Quiero empezar agradeciendo tantas manifestación de afecto y amistad que he recibido estos días, con motivo de la Navidad y el Nuevo Año.
Por distintas razones, sobre todo de evangelización, en otras oportunidades, he pasado estas fechas en un contexto que no es el de la mayoría de las personas. Por ejemplo, con la celebración de la misa a medianoche en algún monasterio o convento. Esa costumbre, y recibir tanto amor a través de “cables” (sobre todo el teléfono e Internet) me han dado una gran paz y un sentimiento de inmensa gratitud a estas horas… con Dios, con mi familia, con mi patria, con la Orden de Predicadores, con tantos amigos y amigas… ¿Cómo no cantar agradecido?

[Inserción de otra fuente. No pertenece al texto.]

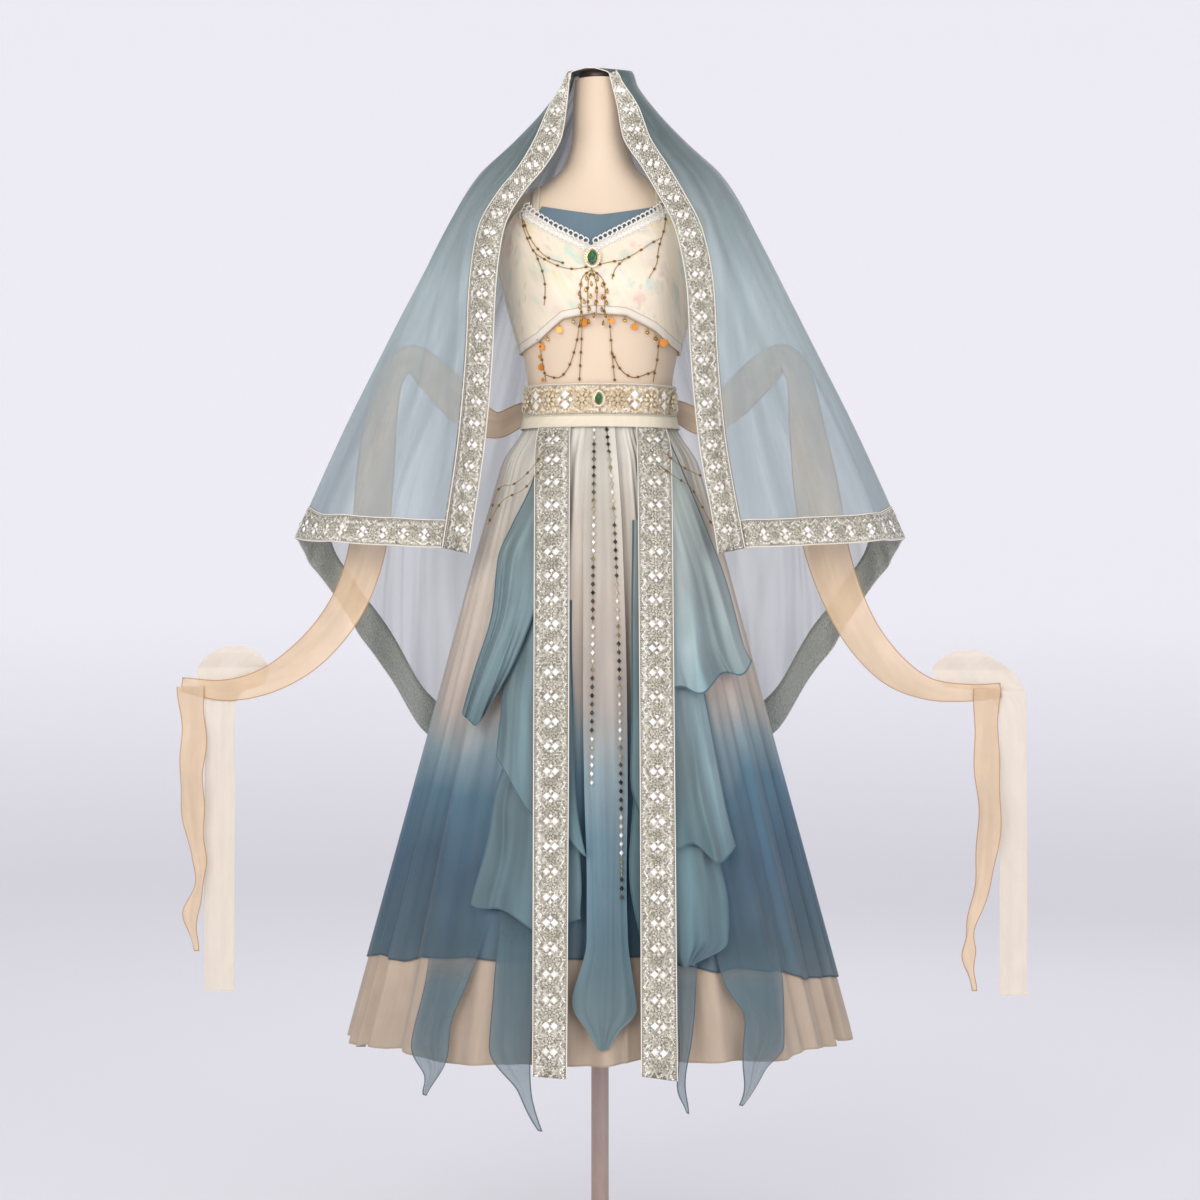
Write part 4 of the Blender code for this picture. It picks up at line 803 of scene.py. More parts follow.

Una de las cosas que me gusta de este tiempo de “desmantelamiento conventual”, en que multitud de frailes viajan adonde sus familias o amistades, es que la misma escasez de personal quita solemnidad a muchos actos nuetsros, sobre todo de la liturgia. Entendámonos: yo amo una liturgia solemne, pero hay algo medio artificial que puede colarse sobrepticiamente cuando cada palabra está escrita en un libro –el breviario– y debe ser leída o cantada de una determinada forma –la de nuestro Oficio–.
Tomemos un caso de hace dos o tres días. Llega la hora de la oración y llego yo al oratorio nuestro. Sólo estaba el anciano padre Joseph Moran. ¿Qué hacemos? No hay modo de distribuir las responsabilidades de quién va a cantar y quién va a leer. Mientras el día se arropa en grises nubes, él y yo, como dos buenos amigos, hacemos visita a Jesús y leemos a tono pausado los salmos, no como partituras, sino como si otro más, otro amigo, llamémosle David, nos dejara entrar en sigilo en el milagro de su oración.
A veces es bueno que no haya tanta solemnidad. Va a ser difícil que me quiten esa convicción del alma.
Y es bello sentir cerca la voz de un hermano que, cuando reza cerca de nosotros, deja traslucir algo más que la afinación de una antífona o la exquisita dicción de un buen lector.